* **3D code data**:
-- -- --

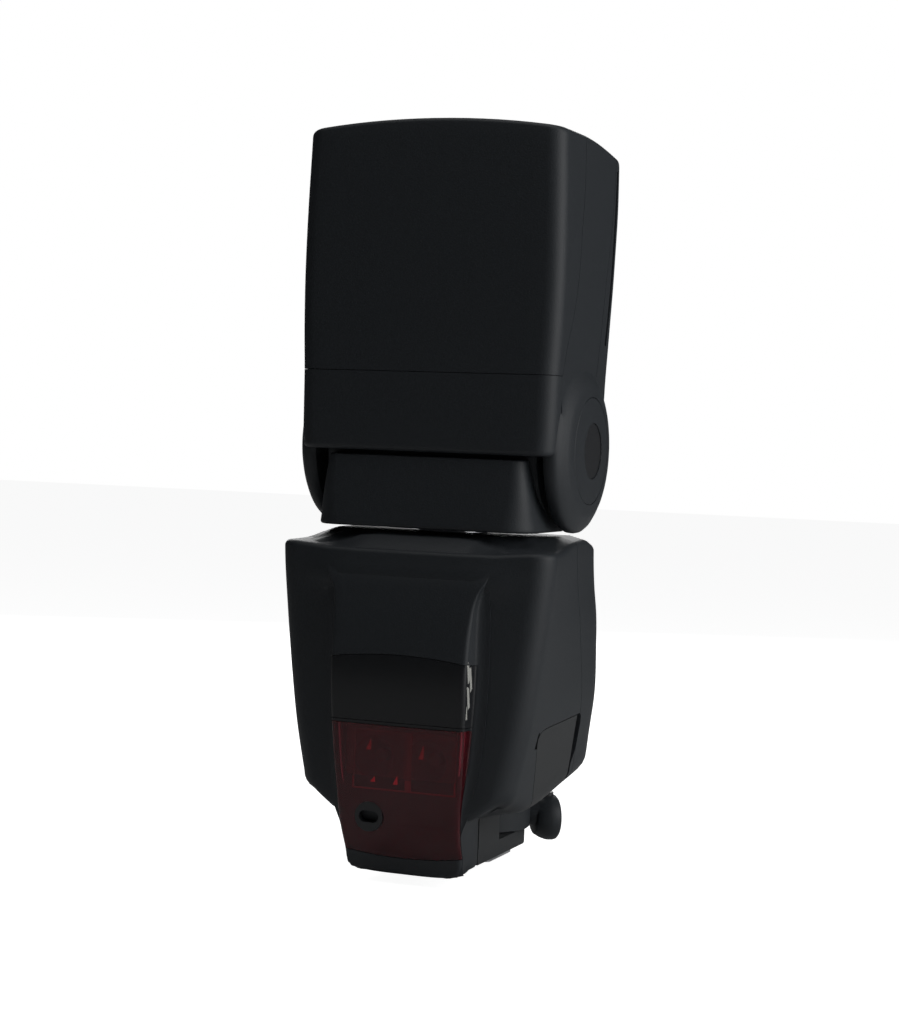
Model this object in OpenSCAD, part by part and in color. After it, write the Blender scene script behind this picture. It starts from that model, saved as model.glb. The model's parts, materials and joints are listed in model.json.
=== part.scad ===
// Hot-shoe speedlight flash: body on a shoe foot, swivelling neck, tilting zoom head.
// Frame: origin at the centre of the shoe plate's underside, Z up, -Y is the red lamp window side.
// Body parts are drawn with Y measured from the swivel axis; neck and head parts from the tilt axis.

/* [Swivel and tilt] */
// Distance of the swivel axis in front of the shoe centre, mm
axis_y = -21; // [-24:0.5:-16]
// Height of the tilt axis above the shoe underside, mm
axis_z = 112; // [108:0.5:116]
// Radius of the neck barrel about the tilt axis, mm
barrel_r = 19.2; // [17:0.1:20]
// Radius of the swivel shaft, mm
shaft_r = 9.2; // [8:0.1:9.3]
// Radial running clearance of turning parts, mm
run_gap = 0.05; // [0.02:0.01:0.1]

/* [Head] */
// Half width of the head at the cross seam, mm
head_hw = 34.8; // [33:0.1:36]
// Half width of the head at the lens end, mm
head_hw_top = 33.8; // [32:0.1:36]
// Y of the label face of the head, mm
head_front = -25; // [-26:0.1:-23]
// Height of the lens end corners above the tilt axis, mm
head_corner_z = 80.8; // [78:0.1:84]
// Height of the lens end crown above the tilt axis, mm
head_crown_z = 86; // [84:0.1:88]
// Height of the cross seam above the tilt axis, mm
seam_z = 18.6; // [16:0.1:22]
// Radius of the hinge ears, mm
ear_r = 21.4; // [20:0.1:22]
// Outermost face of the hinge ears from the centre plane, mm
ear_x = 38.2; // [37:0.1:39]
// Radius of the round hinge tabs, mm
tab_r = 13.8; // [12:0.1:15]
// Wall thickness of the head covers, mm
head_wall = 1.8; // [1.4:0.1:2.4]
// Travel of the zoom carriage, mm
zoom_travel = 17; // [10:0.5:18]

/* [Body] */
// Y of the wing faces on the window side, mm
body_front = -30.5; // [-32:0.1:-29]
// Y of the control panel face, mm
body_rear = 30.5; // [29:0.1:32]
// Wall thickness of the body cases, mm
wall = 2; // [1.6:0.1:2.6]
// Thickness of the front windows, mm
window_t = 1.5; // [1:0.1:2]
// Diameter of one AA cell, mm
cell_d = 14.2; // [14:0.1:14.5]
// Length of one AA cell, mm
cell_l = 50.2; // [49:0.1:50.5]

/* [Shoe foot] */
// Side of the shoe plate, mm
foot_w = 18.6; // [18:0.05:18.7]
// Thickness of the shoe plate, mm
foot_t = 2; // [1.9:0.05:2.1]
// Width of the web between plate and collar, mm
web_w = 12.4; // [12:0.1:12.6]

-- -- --

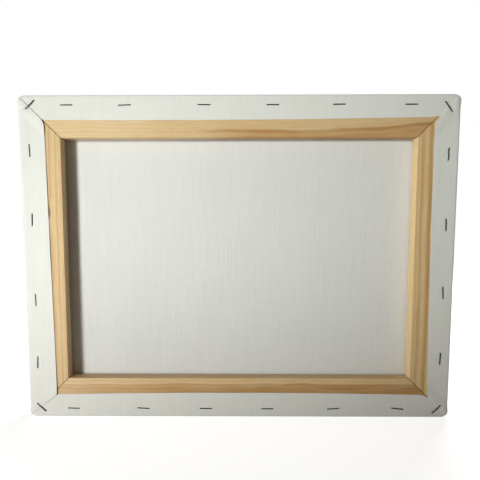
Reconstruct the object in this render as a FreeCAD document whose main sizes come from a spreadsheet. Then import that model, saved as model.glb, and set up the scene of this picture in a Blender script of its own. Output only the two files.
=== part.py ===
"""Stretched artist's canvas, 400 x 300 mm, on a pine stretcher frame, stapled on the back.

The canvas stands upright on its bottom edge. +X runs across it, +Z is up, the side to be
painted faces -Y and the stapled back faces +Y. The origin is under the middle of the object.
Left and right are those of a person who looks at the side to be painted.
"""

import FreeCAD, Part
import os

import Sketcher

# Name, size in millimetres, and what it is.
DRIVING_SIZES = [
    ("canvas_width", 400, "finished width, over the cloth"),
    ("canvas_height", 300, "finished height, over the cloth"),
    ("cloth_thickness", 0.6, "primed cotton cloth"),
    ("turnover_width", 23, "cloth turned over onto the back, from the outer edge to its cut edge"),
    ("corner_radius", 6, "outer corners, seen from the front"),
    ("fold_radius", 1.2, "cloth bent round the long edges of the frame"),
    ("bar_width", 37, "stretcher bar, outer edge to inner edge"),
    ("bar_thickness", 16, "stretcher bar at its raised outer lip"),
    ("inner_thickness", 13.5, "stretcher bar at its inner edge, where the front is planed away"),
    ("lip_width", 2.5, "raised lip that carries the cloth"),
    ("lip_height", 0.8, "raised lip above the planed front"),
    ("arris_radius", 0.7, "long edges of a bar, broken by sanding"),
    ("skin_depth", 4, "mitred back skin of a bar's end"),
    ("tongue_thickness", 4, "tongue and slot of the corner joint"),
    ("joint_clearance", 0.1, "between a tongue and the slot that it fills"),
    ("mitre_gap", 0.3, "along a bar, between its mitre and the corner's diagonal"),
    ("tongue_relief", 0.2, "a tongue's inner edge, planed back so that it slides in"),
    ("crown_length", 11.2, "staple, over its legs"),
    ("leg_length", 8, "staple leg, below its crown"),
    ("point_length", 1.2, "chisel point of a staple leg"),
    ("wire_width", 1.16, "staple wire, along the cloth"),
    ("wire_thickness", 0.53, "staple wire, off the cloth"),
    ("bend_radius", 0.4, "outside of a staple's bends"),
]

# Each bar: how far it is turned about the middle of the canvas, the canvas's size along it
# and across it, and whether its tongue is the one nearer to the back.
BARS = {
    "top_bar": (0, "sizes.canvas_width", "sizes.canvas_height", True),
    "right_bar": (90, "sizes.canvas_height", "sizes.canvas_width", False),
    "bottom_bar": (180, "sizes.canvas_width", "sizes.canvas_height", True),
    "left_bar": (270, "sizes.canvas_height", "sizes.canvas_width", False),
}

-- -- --

Taking the records above, retype every line from the one with "Reconstruct the object" down to the one with "import Sketcher", exactly and with nothing else.

Reconstruct the object in this render as a FreeCAD document whose main sizes come from a spreadsheet. Then import that model, saved as model.glb, and set up the scene of this picture in a Blender script of its own. Output only the two files.
=== part.py ===
"""Stretched artist's canvas, 400 x 300 mm, on a pine stretcher frame, stapled on the back.

The canvas stands upright on its bottom edge. +X runs across it, +Z is up, the side to be
painted faces -Y and the stapled back faces +Y. The origin is under the middle of the object.
Left and right are those of a person who looks at the side to be painted.
"""

import FreeCAD, Part
import os

import Sketcher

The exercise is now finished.